Variable-width fields preserve this property because their encodings are self-delimiting for comparison:

  • Null, empty, and non-empty values differ at the first byte.

  • Non-empty values use block markers to decide prefix cases before the next field can be compared.

  • Row boundaries are supplied by ListView sizes.

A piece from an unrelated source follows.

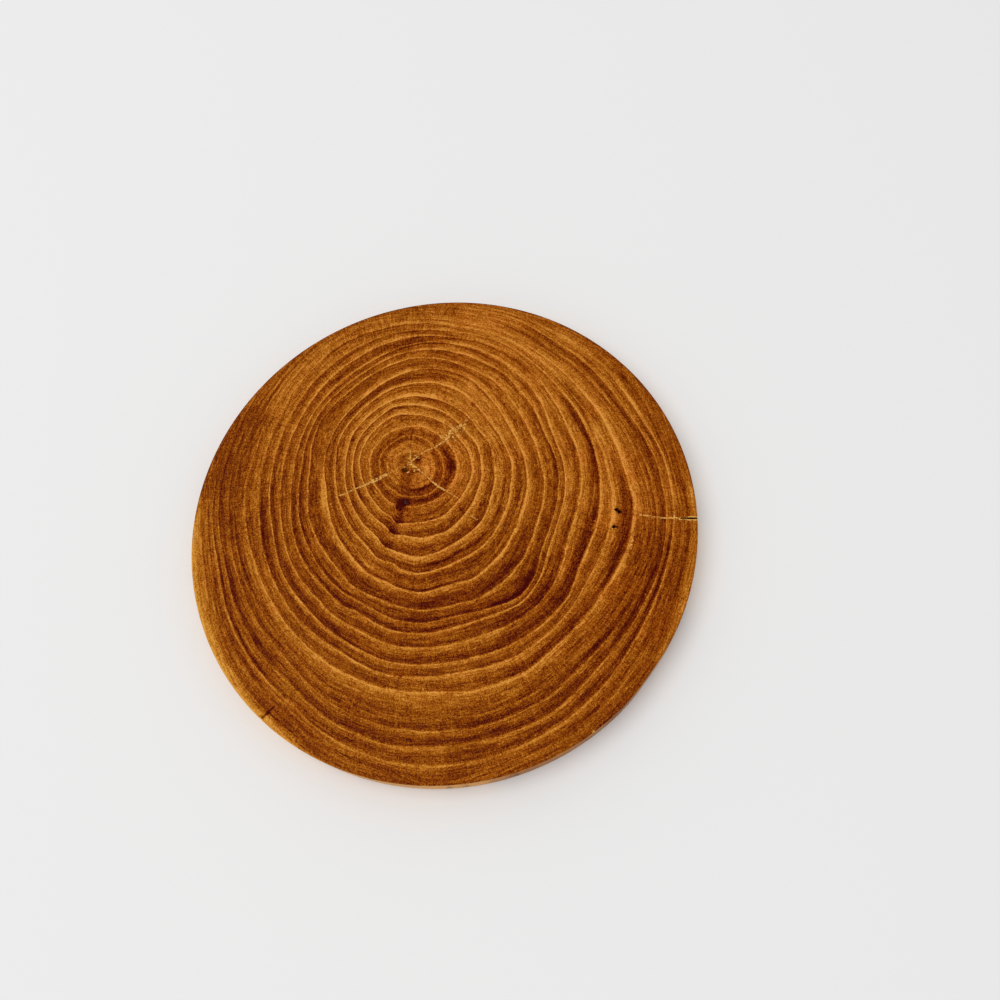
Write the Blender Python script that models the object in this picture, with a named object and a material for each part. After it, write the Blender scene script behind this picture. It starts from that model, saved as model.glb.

Descending order works because complementing every byte of an equal-length order-preserving value encoding reverses its order. The variable-width encoding also complements its sentinels, body bytes, padding, and markers for non-null values, so the same reversal applies to strings and binary values. Null sentinels are excluded from that reversal so null placement remains controlled solely by nulls_first.

Example Row#

This example shows one row that contains every supported encoding family. All columns use ascending order with nulls first.

Schema:

(
    null_col: Null,
    bool_col: Bool,
    uint_col: U16,
    int_col: I16,
    float_col: F32,
    decimal_col: Decimal(precision = 9, scale = 2),
    utf8_col: Utf8,
    binary_col: Binary,
    struct_col: Struct { x: I8, y: Utf8 },
    fsl_col: FixedSizeList<U8, 3>,
)

Values:

(
    null,
    true,
    258_u16,
    -5_i16,
    1.5_f32,
    123.45_decimal,     // stored as 12345_i32
    "a",
    DE AD BE EF,
    { x: 1_i8, y: "" },
    [1_u8, 2_u8, 3_u8],
)

Encoded columns:

Column

Encoded bytes

null_col

00

bool_col

01 02

uint_col

01 01 02

int_col

01 7F FB

float_col

01 BF C0 00 00

decimal_col

01 80 00 30 39

utf8_col

02 61 zero(31) 01

binary_col

02 DE AD BE EF zero(28) 04

struct_col

01 01 81 01

fsl_col

01 01 01 01 02 01 03

The full row key is the concatenation of those byte strings in schema order:

00
|| 01 02
|| 01 01 02
|| 01 7F FB
|| 01 BF C0 00 00
|| 01 80 00 30 39
|| 02 61 zero(31) 01
|| 02 DE AD BE EF zero(28) 04
|| 01 01 81 01
|| 01 01 01 01 02 01 03

Primitive examples here use one representative width per primitive family. Other widths use the same transform and emit exactly width(T) value bytes.